In [15]:
class PandasDataframeFunctions:
    
    def weighted_rating(
        df : 'DataFrame',
        t  : 'Column contain <titles>',
        d  : 'Column contain <duration>',
        r  : 'column contains <avg_vote>',
        v  : 'column contains <total_votes',    
        n  : 'Number of ranked movie required: Default Value=250' = 250 ):

        """
        This formula provides a true 'Bayesian estimate', which takes into account the number of votes each title has received, minimum votes required to be on the list, and the mean vote for all titles:
        weighted rating (WR) = (v ÷ (v+m)) × R + (m ÷ (v+m)) × C
        Where:
        R = average for the movie (mean) = (rating)
        v = number of votes for the movie = (votes)
        m = minimum votes required to be listed in the Top Rated list (currently 25,000)
        C = the mean vote across the whole report"""
    
        df_filter = df[(df[d] >= 45) & (df[d] <= 300) & (df[v] >25_000)]
        m = v
        c = df[r].mean()
        #c = np.quantile(df[r],q=.8)

        top_movie = dict()
        for index, row in df_filter.iterrows():
            top_movie[row[t]]=(row[v]/(row[v]+row[m]) * row[r]) + (row[m]/(row[v]+row[m]) * c)
        return {k:v for k,v in sorted(top_movie.items(), key=lambda item : item[1], reverse=True)[:n]}
    
    
    def unpack_values(value):
        unique_values = set()
        for item in value:
            unique_values.update(x for x in {*value.split(', ')})
        return unique_values 
    
    def unpack_series(df, col_name):
        unique_values = set()
        for index,row in df[col_name].iteritems():
            unique_values.update(x for x in {*row.split(', ')})
        return unique_values
   
    def dropcol(df, percentage:'integer number 1-100'):
        for col in df:
            if df[col].isnull().mean() > (percentage/100):
                df.drop([col], axis=1, inplace=True)
    
    
    def df_info(df):
        df_nans=df.isnull().values.sum()
        #df_nans=df.isna().sum().sum()
        df_rows = df.shape[0]
        df_columns = df.shape[1]
        df_total_items = df.shape[0] * df.shape[1]
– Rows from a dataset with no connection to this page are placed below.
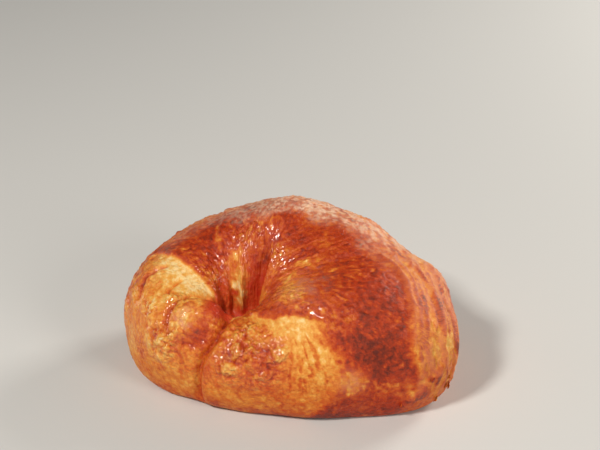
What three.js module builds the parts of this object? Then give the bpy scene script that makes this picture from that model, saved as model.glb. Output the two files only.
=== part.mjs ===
import * as THREE from 'three';

// A croissant: a triangle of layered dough, rolled up and bent round until its two tips press together
// at the front left. Millimetres, +Z up, +X to the right and +Y to the back, with the origin under the
// middle of the base. Its surface is a function of two parameters: the bearing round the ring, in degrees
// with 0 at the right and 90 at the back, and the level along one slice, which runs from the pit's floor
// (0) over the pit's rim (1), the crest (2) and the widest line (3) to the edge of the base (4) and its
// middle (5).

// The ring and the pit that the roll closes round. The pit lies off the ring's middle by its shift, which
// dies out between two levels.
const RING_CENTRE = [-19.3, -8.3];
const PIT_SHIFT = [1.0, -4.5];
const SHIFT_ENDS = [0.9, 2.5];
const PIT_FLOOR = 22;

// Slices through the ring: reach of the side, distance and height of the crest, radius of the pit and
// height of its rim, height of the widest line and radius of the base
const SLICES = [
  { bearing: 0, reach: 81.5, crest: 42, height: 53, pit: 8, rim: 29, belly: 23, foot: 72 },
  { bearing: 25, reach: 71, crest: 38, height: 57.5, pit: 8.5, rim: 28, belly: 25, foot: 61 },
  { bearing: 55, reach: 60, crest: 31, height: 61, pit: 9, rim: 27, belly: 27, foot: 49 },
  { bearing: 90, reach: 53.5, crest: 27, height: 55.6, pit: 9, rim: 27, belly: 26, foot: 44 },
  { bearing: 120, reach: 51.8, crest: 26, height: 50.3, pit: 9, rim: 27, belly: 24, foot: 42 },
  { bearing: 150, reach: 48.2, crest: 25, height: 45.4, pit: 9, rim: 28, belly: 21, foot: 39 },
  { bearing: 180, reach: 42.8, crest: 24, height: 40, pit: 9, rim: 29.5, belly: 18, foot: 34.5 },
  { bearing: 210, reach: 34.5, crest: 20, height: 37, pit: 9, rim: 30, belly: 16, foot: 28 },
  { bearing: 230, reach: 30, crest: 17.5, height: 35.5, pit: 8, rim: 30, belly: 15, foot: 23 },
  { bearing: 250, reach: 30, crest: 15, height: 34, pit: 6, rim: 29, belly: 15, foot: 23 },
  { bearing: 270, reach: 32.5, crest: 14, height: 33.5, pit: 6, rim: 28, belly: 16, foot: 25 },
  { bearing: 300, reach: 42, crest: 21, height: 39, pit: 7, rim: 28, belly: 19, foot: 32 },
  { bearing: 322, reach: 60, crest: 31, height: 47, pit: 8, rim: 29, belly: 22, foot: 48 },
  { bearing: 342, reach: 82, crest: 40, height: 50.5, pit: 8, rim: 29, belly: 23, foot: 72 },
];

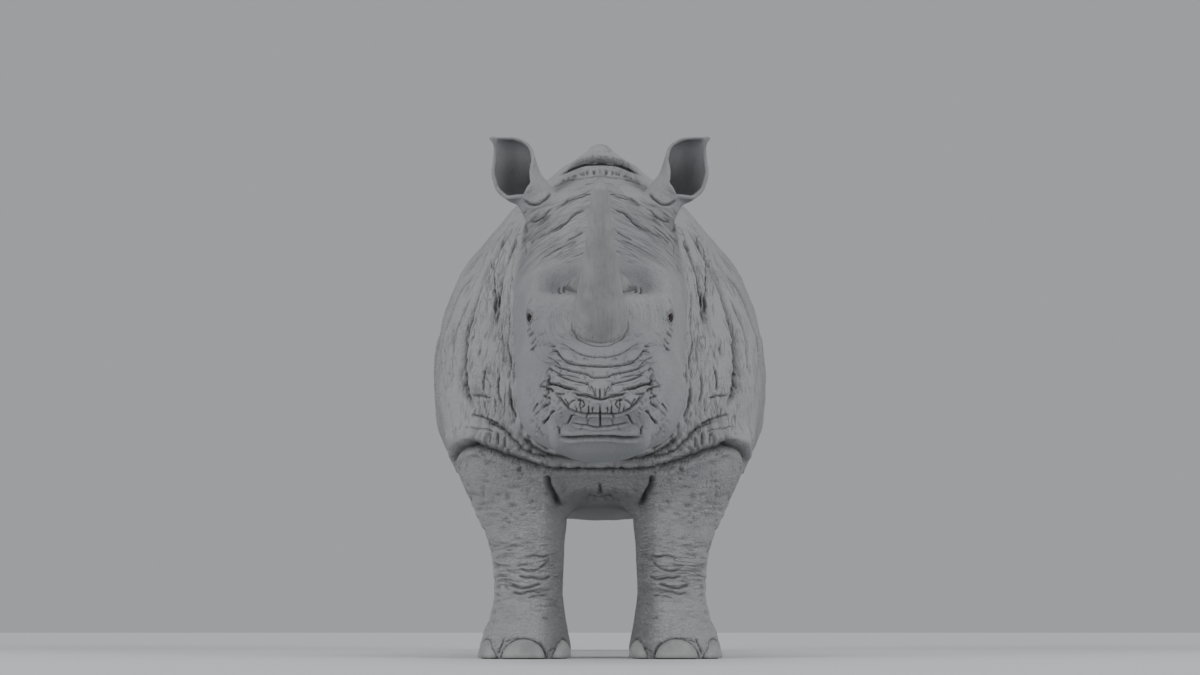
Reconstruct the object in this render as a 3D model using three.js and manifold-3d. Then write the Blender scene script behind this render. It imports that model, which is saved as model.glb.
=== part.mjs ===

        print(f"DataFrame Shape   : {df.shape[0]} rows and {df.shape[1]} columns")
        print(f"DataFrame items   : {df_total_items}")
        print(f"DataFrame Null    : {df_nans}  Null values")
        print(f"DataFrame contain : {round(df_nans / df_total_items * 100, 2)}% Null Values \n")

        for x in range(df.columns.size):
            print(f"{df.columns[x].ljust(30,' ')} total nan : {df[df.columns[x]].isnull().values.sum()} with {round(df[df.columns[x]].isnull().values.sum() / df_rows * 100, 2)}%")

            
    def isnull_any(df: 'DataFrame or Series') -> 'DataFrame':
        """ returns an array (Series) of boolean indicating whether each
        corresponding element is missing."""
        return df.isnull().any() #-> return boolean series

    def isnull_values_any(df: 'DataFrame or Series') -> 'DataFrame':
        """ return True or False whtere given dataset contain missing values. """
        return df.isnull().values.any()

    def isnull_sum(df: 'DataFrame or Series') -> ' DataFrame or Series':
        """ return True or False whtere given dataset contain missing values. """
        return df.isnull().values.sum() > 0

    def isnull_values_sum(df: 'DataFrame or Series') -> 'DataFrame':
        """ Return (Series) the sum of the missing values over the requested axis. """
        return df.isnull().sum()